= Valiant (grape) =

Valiant (South Dakota 72S15) is a dark grape variety with extreme cold hardiness from the United States. Due to the pronounced aroma, the berries are mainly used for processing into jellies, jams and juice. The wine is frequently used as a blending component or, more rarely, sold as a light, fresh rosé wine.

Valiant is a hybrid grape variety with genes from Vitis labrusca, Vitis riparia, and Vitis vinifera. Ron M. Peterson developed it in 1967 at the South Dakota Agricultural Experiment Station of South Dakota State University in Brookings.
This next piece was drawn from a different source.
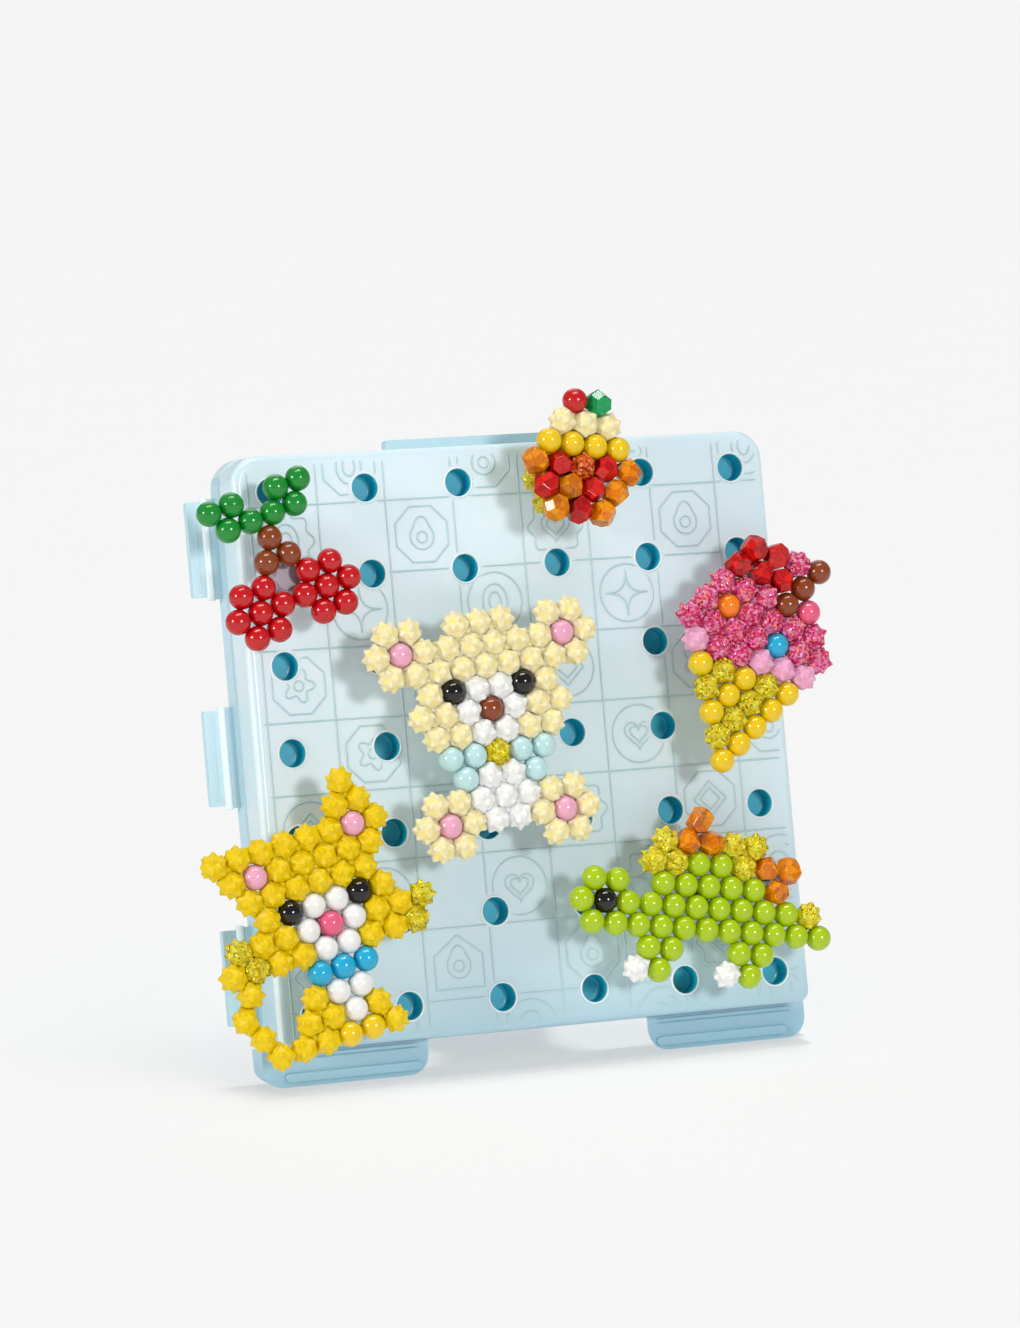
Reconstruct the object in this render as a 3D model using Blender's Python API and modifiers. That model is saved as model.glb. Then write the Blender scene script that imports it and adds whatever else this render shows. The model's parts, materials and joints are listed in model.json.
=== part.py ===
"""Bead-art display board: a leaning peg board with six fused-bead figures on pegs.

World axes: +Z up, the board faces -Y and leans back, +X is the viewer's right.
Board frame: x right, y up along the board, z out of the board's face. Its origin is the
middle of the hole grid on the face.
"""
from math import cos, pi, radians, sin, sqrt, tan

import bmesh
import bpy
from mathutils import Matrix, Vector

NAME = "bead_art_display_board"
MM = 0.001

# ---------------------------------------------------------------- board
LEAN = radians(12.5)
HALF_W = 58.0 * MM
TOP = 58.9 * MM
BOTTOM = 58.2 * MM
DEPTH = 12.0 * MM
FACE_T = 2.6 * MM
WALL_T = 2.0 * MM
R_TOP = 6.0 * MM
R_BOTTOM = 2.6 * MM
EDGE_ROUND = 1.6 * MM

HOLE_COLS = 6
HOLE_ROWS = 7
HOLE_PITCH_X = 20.0 * MM
HOLE_PITCH_Y = 17.07 * MM
HOLE_R = 2.8 * MM
HOLE_SIDES = 12

TAB_Y = (41.6 * MM, 0.4 * MM, -42.8 * MM)
TAB_LENGTH = 18.8 * MM
TAB_OUT = 5.9 * MM
TAB_T = 1.6 * MM
TAB_RIDGE_R = 1.3 * MM
TAB_RIDGE_OUT = 2.2 * MM

LIP_HALF_W = 20.8 * MM
LIP_TOP = 61.2 * MM
LIP_T = 2.4 * MM

FOOT_IN = 24.0 * MM
FOOT_OUT = 59.2 * MM
FOOT_FRONT = 7.0 * MM
FOOT_DROP = 65.0 * MM
FOOT_CORNER = 4.2 * MM
RIB_Y = 63.2 * MM
RIB_R = 0.95 * MM
RIB_OUT = 0.75 * MM

# ---------------------------------------------------------------- rear cover and prop leg
COVER_GAP = 0.3 * MM
COVER_T = 2.3 * MM
HINGE_Y = 26.0 * MM
HINGE_BEHIND = 3.5 * MM
LEG_TILT = radians(14.7)
LEG_T = 2.6 * MM
LEG_TOP_HALF_W = 12.0 * MM
LEG_FOOT_HALF_W = 21.0 * MM
LEG_HEEL = 4.8 * MM
BARREL_R = 3.0 * MM
PIN_R = 1.1 * MM
BORE_R = 1.25 * MM
LUG_IN = 12.3 * MM
LUG_T = 3.0 * MM
LUG_R = 4.0 * MM
PIN_HEAD_R = 1.9 * MM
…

He crossed the labrusca-heavy Fredonia and the experimental South Dakota 62-8-58. The latter is a seedling of Vitis riparia that was found at Culbertson, Montana. Valiant was selected in 1972, got approved for experimental cultivation in 1982, and has been approved for commercial cultivation since 1997. Due to its extreme winter hardiness, the grape variety is grown in the U.S. states of Minnesota, Iowa, South Dakota, North Dakota, Wyoming, Michigan, and Missouri. In 2016, the recorded vineyard area totaled 11 hectares.

It is often compared to the older variety Beta, whose winter hardiness it slightly surpasses.

==Characteristics==
The grape variety is very vigorous and productive. It is susceptible to powdery mildew, downy mildew, and black rot. Valiant is extremely hardy. In Manitoba, it withstood temperatures as low as −45.5 °C.
The small, blue-black berries ripen early in very small, densely packed clusters. They have juicy flesh with pronounced foxiness.